Problem to solve
In the entries below, find every line with "shown" and copy it.

Information provided
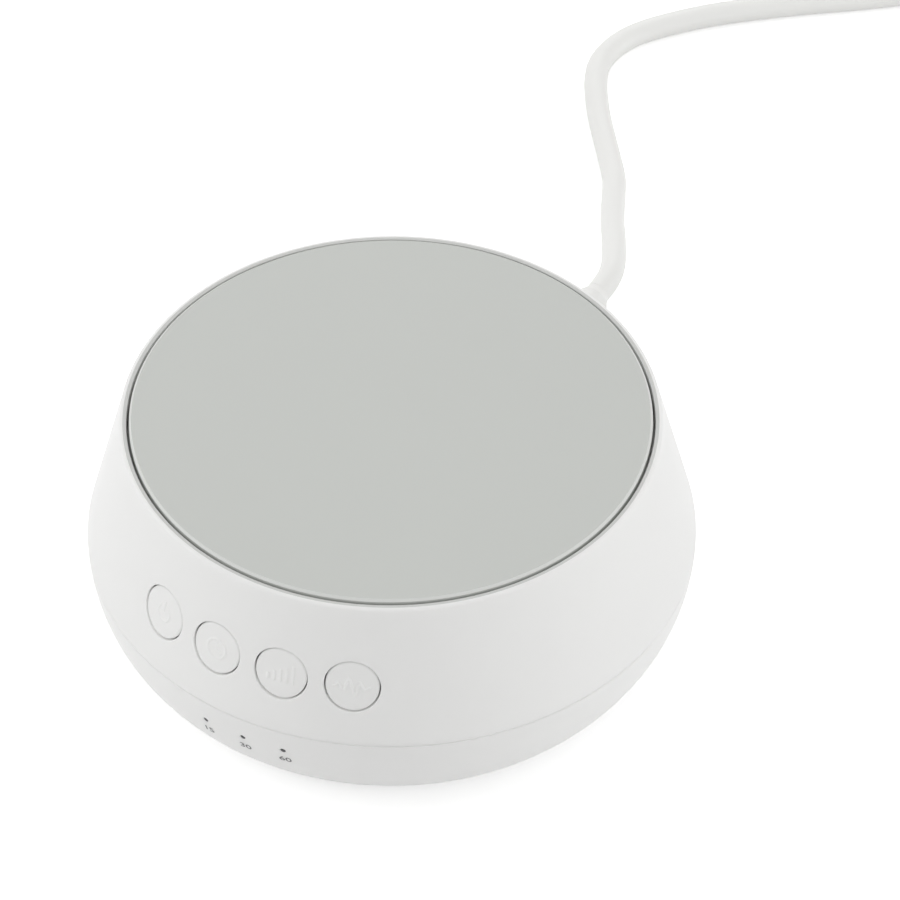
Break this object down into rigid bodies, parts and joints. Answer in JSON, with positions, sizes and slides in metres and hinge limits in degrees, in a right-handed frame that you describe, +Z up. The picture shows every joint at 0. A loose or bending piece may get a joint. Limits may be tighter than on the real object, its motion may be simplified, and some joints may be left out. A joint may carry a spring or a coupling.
{
  "type": "white noise machine",
  "caption": "Round tabletop white noise machine with waisted two-part housing, flat disc cover over a hidden speaker, push buttons, timer lights and a low-voltage lead.",
  "frame": {"origin": "centre of the round body, on the table that the rubber feet stand on", "axes": "+Z up through the disc cover, -Y towards the buttons, +Y towards the jack and lead, +X to the right as seen from the buttons"},
  "size_m": [0.1197, 0.4295, 0.0529],
  "materials": {
    "shell": "satin white moulded plastic",
    "cover": "matte pale grey moulded plastic",
    "black_plastic": "black moulded plastic",
    "light_plastic": "natural nylon",
    "clear_plastic": "clear moulded plastic",
    "cone_plastic": "pressed speaker cone",
    "spider_cloth": "resin-stiffened cloth",
    "soft_rubber": "black soft rubber",
    "foot_rubber": "grey rubber",
    "basket_steel": "black painted pressed steel",
    "ferrite": "ferrite ring magnet",
    "screw_steel": "zinc-plated steel",
    "copper": "enamelled copper wire on a paper former",
    "can_aluminium": "sleeved aluminium can",
    "board": "green solder mask on fibreglass",
    "lead_jacket": "soft white PVC jacket",
    "adapter_plastic": "white moulded plastic",
    "pin_brass": "nickel-plated brass"
  },
  "bodies": {
    "housing": {"upper_housing": "shell", "lower_housing": "shell", "top_cover": "cover", "cover_screws": "screw_steel", "housing_screws": "screw_steel", "rubber_feet": "foot_rubber", "key_switches": "black_plastic", "key_board": "board", "key_board_screws": "screw_steel", "key_cable": "light_plastic", "speaker_gasket": "soft_rubber", "speaker_basket": "basket_steel", "speaker_top_plate": "screw_steel", "speaker_magnet": "ferrite", "speaker_yoke": "screw_steel", "speaker_spider": "spider_cloth", "speaker_surround": "soft_rubber", "speaker_screws": "screw_steel", "speaker_wires": "black_plastic", "main_board": "board", "main_board_screws": "screw_steel", "dc_jack": "black_plastic", "sound_chip": "black_plastic", "amplifier_chip": "black_plastic", "capacitors": "can_aluminium", "wire_sockets": "light_plastic", "timer_leds": "light_plastic", "light_pipe": "clear_plastic", "dc_plug": "lead_jacket", "power_cord": "lead_jacket", "cord_coil": "lead_jacket", "cord_tie": "light_plastic", "wall_adapter": "adapter_plastic", "adapter_pins": "pin_brass"},
    "power_key": {"button_power": "shell", "stem_power": "black_plastic"},
    "timer_key": {"button_timer": "shell", "stem_timer": "black_plastic"},
    "volume_key": {"button_volume": "shell", "stem_volume": "black_plastic"},
    "sound_key": {"button_sound": "shell", "stem_sound": "black_plastic"},
    "cone": {"speaker_cone": "cone_plastic", "voice_coil": "copper", "dust_cap": "cone_plastic"}
  },
  "joints": [
    {"name": "power_press", "type": "slide", "parent": "housing", "child": "power_key", "axis": [0.3608, 0.9326, 0], "range_m": [0, 0.0006], "stiffness_N_per_m": 2000, "springref_m": -0.0004},
    {"name": "timer_press", "type": "slide", "parent": "housing", "child": "timer_key", "axis": [0.1227, 0.9924, 0], "range_m": [0, 0.0006], "stiffness_N_per_m": 2000, "springref_m": -0.0004},
    {"name": "volume_press", "type": "slide", "parent": "housing", "child": "volume_key", "axis": [-0.1227, 0.9924, 0], "range_m": [0, 0.0006], "stiffness_N_per_m": 2000, "springref_m": -0.0004},
    {"name": "sound_press", "type": "slide", "parent": "housing", "child": "sound_key", "axis": [-0.3608, 0.9326, 0], "range_m": [0, 0.0006], "stiffness_N_per_m": 2000, "springref_m": -0.0004},
    {"name": "cone_stroke", "type": "slide", "parent": "housing", "child": "cone", "axis": [0, 0, 1], "range_m": [-0.001, 0.001], "stiffness_N_per_m": 900, "deforming": ["speaker_surround", "speaker_spider"]}
  ]
}
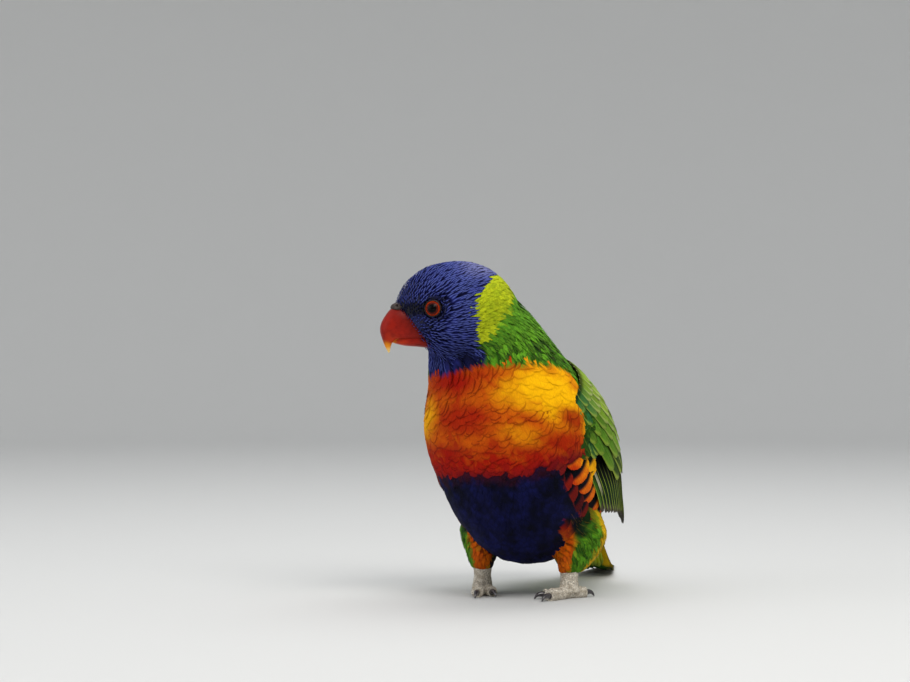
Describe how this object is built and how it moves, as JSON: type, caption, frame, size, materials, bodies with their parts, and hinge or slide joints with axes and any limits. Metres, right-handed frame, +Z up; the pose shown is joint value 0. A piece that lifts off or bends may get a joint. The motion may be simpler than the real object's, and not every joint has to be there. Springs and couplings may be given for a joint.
{
  "type": "rainbow lorikeet, still life-size model",
  "caption": "Rainbow lorikeet standing alert with its head turned aside, wings folded and its tail's end laid on the floor.",
  "frame": {"origin": "on the floor under the middle of the bird's box", "axes": "+Z up, the body faces -Y, the bird's left side is +X and its tail points to +Y"},
  "size_m": [0.096, 0.2304, 0.1671],
  "materials": {
    "head_plumage": "soft violet-blue feathers with paler shafts",
    "neck_plumage": "soft green and lime-yellow feathers",
    "body_plumage": "soft orange, yellow and navy feathers",
    "thigh_plumage": "soft green and yellow feathers",
    "wing_feathers": "smooth green flight feathers and coverts",
    "tail_feathers": "smooth dark green tail feathers with yellow inner webs",
    "bill": "smooth orange-red horn with a yellow tip",
    "cere": "bare dark grey skin",
    "eye": "wet, orange-red iris round a dark pupil",
    "foot_skin": "pale grey scaled skin",
    "claw": "dark grey horn"
  },
  "bodies": {
    "root": {"head": "head_plumage", "neck": "neck_plumage", "torso": "body_plumage", "bill_upper": "bill", "bill_lower": "bill", "cere": "cere", "tail": "tail_feathers", "eye_left": "eye", "wing_left": "wing_feathers", "thigh_left": "thigh_plumage", "foot_left": "foot_skin", "claw_left_inner_front": "claw", "claw_left_outer_front": "claw", "claw_left_outer_hind": "claw", "claw_left_inner_hind": "claw", "eye_right": "eye", "wing_right": "wing_feathers", "thigh_right": "thigh_plumage", "foot_right": "foot_skin", "claw_right_inner_front": "claw", "claw_right_outer_front": "claw", "claw_right_outer_hind": "claw", "claw_right_inner_hind": "claw"}
  },
  "joints": []
}
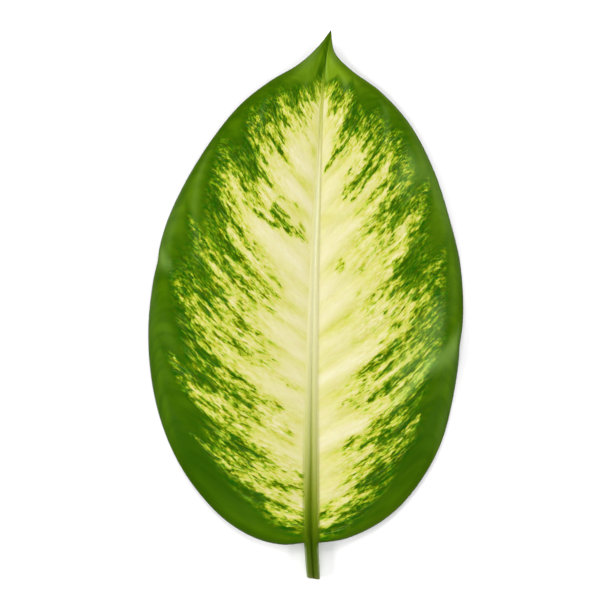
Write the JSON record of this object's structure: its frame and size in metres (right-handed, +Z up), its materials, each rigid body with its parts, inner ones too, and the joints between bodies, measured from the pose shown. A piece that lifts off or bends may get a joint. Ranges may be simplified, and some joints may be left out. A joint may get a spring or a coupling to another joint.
{
  "type": "dieffenbachia leaf",
  "caption": "Cut dieffenbachia leaf lying face up: broad oval blade with a drawn-out tip, arching side veins, a keeled midrib below and a short petiole stub.",
  "frame": {"origin": "on the surface that the leaf lies on, under the middle of its bounding box", "axes": "+Z up, out of the leaf's upper face; +Y along the midrib from the petiole to the tip; +X to the right seen from above with the tip away from the viewer"},
  "size_m": [0.1422, 0.2474, 0.009],
  "materials": {
    "leaf": "satin"
  },
  "bodies": {
    "root": {"leaf": "leaf"}
  },
  "joints": []
}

Solution to the exercise
Describe how this object is built and how it moves, as JSON: type, caption, frame, size, materials, bodies with their parts, and hinge or slide joints with axes and any limits. Metres, right-handed frame, +Z up; the pose shown is joint value 0. A piece that lifts off or bends may get a joint. The motion may be simpler than the real object's, and not every joint has to be there. Springs and couplings may be given for a joint.
Write the JSON record of this object's structure: its frame and size in metres (right-handed, +Z up), its materials, each rigid body with its parts, inner ones too, and the joints between bodies, measured from the pose shown. A piece that lifts off or bends may get a joint. Ranges may be simplified, and some joints may be left out. A joint may get a spring or a coupling to another joint.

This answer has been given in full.